**Aim of the task**
Find the string "with" in the entries and copy each line that has it.

**Task input**

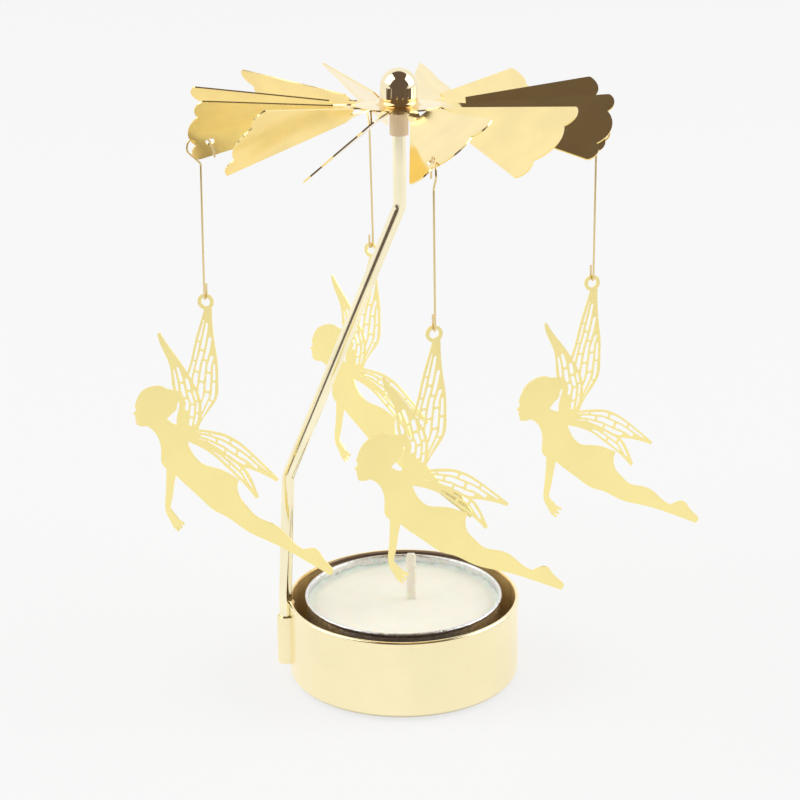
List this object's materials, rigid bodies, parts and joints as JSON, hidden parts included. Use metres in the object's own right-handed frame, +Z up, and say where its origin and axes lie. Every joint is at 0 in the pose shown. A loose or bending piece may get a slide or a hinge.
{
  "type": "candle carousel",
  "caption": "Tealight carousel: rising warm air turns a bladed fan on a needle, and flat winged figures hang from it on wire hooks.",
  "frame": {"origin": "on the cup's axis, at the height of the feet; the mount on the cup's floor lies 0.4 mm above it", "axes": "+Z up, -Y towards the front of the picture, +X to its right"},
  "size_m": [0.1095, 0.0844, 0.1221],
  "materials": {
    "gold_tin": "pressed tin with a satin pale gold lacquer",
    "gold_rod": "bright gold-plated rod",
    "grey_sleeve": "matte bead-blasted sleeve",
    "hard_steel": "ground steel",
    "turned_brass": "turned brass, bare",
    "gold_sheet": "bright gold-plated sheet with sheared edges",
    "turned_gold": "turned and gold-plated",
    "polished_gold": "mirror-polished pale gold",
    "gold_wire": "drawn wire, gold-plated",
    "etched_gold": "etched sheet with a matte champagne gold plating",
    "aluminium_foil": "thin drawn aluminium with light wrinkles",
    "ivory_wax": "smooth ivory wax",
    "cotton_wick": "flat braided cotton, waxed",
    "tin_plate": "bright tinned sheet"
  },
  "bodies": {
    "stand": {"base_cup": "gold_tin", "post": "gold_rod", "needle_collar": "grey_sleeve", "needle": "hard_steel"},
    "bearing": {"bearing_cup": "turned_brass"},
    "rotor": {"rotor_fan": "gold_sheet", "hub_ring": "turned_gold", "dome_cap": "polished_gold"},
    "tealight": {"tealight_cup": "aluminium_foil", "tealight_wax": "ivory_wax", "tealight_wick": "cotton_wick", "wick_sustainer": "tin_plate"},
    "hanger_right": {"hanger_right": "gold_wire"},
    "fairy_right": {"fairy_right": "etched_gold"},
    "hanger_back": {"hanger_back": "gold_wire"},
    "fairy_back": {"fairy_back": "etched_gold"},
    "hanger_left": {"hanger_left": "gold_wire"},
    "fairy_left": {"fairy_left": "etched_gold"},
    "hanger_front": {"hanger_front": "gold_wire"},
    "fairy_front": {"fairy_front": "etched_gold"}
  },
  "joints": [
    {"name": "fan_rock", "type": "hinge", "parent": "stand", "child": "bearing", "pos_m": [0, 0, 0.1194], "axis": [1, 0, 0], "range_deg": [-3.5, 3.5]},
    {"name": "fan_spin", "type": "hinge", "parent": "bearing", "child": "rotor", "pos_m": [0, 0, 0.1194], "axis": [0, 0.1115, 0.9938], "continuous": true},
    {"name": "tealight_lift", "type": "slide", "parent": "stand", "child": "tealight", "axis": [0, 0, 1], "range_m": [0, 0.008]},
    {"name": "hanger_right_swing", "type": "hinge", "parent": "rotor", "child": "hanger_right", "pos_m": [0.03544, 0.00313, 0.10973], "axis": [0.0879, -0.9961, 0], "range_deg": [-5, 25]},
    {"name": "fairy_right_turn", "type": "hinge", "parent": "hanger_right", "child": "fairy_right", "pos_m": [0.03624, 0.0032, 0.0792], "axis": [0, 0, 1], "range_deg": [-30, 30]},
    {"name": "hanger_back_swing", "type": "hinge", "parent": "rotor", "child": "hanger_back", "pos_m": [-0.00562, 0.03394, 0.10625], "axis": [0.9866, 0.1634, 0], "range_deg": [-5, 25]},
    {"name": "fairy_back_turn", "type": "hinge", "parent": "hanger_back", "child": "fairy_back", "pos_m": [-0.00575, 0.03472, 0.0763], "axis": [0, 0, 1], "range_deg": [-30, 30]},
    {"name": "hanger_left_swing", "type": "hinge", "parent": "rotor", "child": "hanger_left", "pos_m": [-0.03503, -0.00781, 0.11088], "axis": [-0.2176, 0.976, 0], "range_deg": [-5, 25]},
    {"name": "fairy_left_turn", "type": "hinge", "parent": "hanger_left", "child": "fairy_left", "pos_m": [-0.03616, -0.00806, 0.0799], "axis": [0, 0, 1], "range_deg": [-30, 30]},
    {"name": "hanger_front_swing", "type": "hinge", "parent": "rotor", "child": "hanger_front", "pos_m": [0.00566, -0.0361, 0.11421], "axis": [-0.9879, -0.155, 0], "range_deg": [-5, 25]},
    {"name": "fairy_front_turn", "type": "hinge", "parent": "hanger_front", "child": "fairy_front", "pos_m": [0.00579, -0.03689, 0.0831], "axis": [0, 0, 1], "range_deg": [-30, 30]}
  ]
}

---

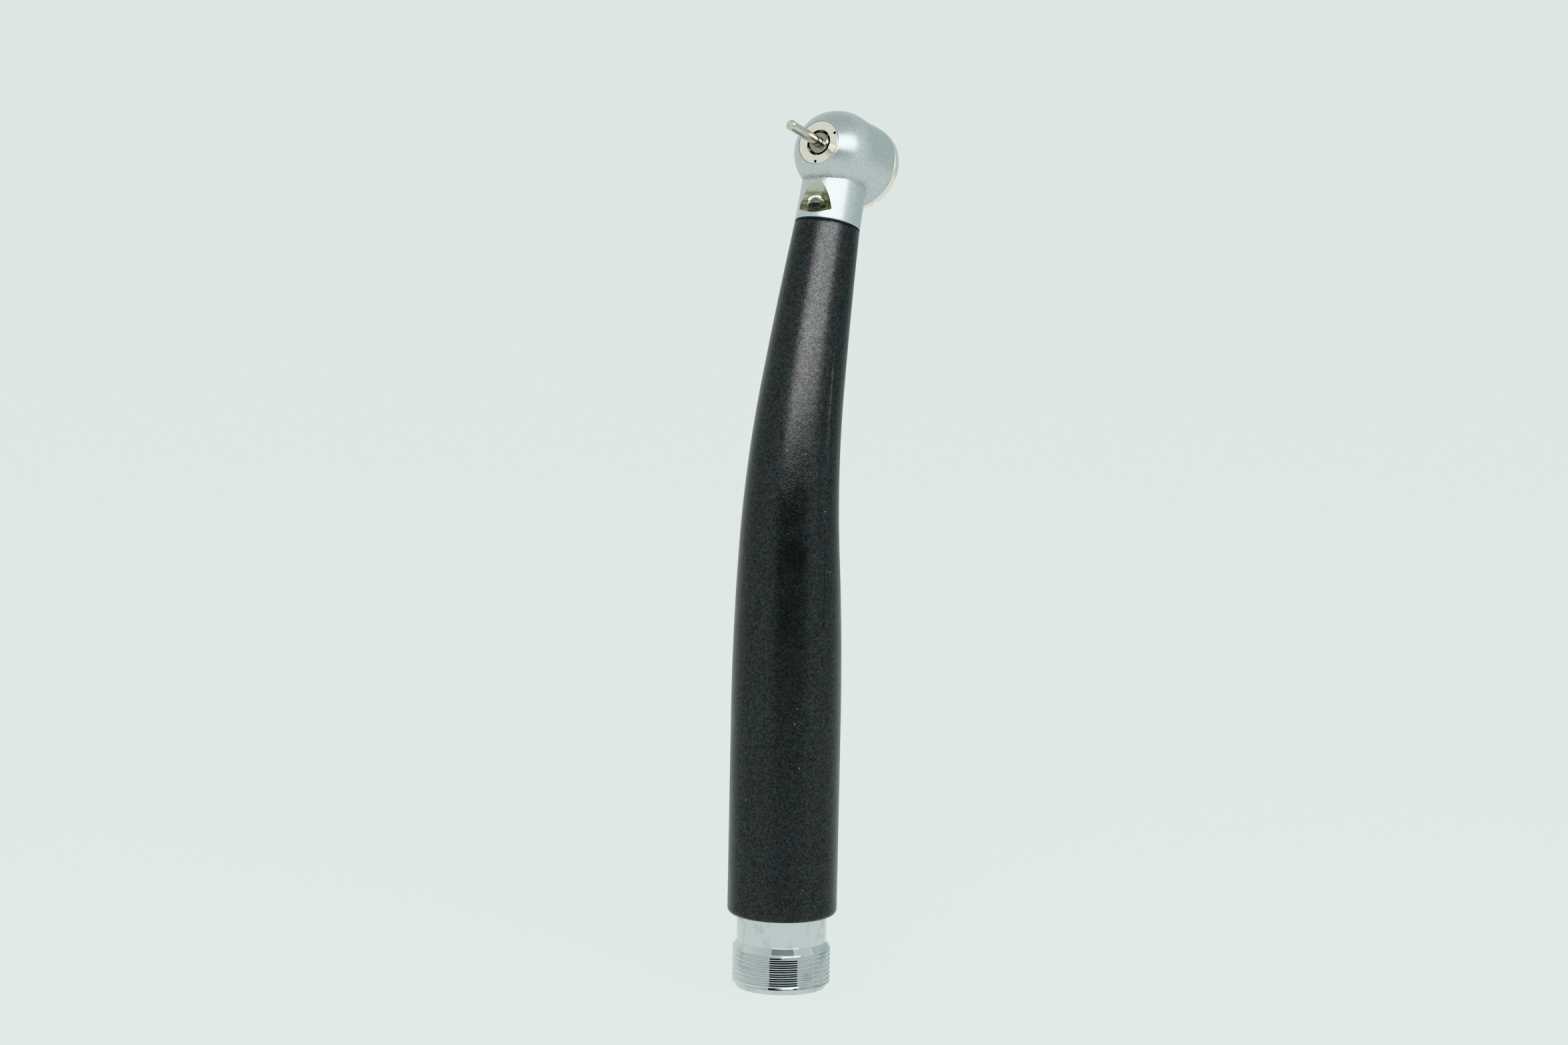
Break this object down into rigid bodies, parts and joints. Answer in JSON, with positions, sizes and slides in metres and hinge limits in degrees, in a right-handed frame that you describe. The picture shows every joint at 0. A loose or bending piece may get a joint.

**Expected answer**
    "gold_tin": "pressed tin with a satin pale gold lacquer",
    "gold_sheet": "bright gold-plated sheet with sheared edges",
    "etched_gold": "etched sheet with a matte champagne gold plating",
    "aluminium_foil": "thin drawn aluminium with light wrinkles",
Break this object down into rigid bodies, parts and joints. Answer in JSON, with positions, sizes and slides in metres and hinge limits in degrees, in a right-handed frame that you describe. The picture shows every joint at 0. A loose or bending piece may get a joint.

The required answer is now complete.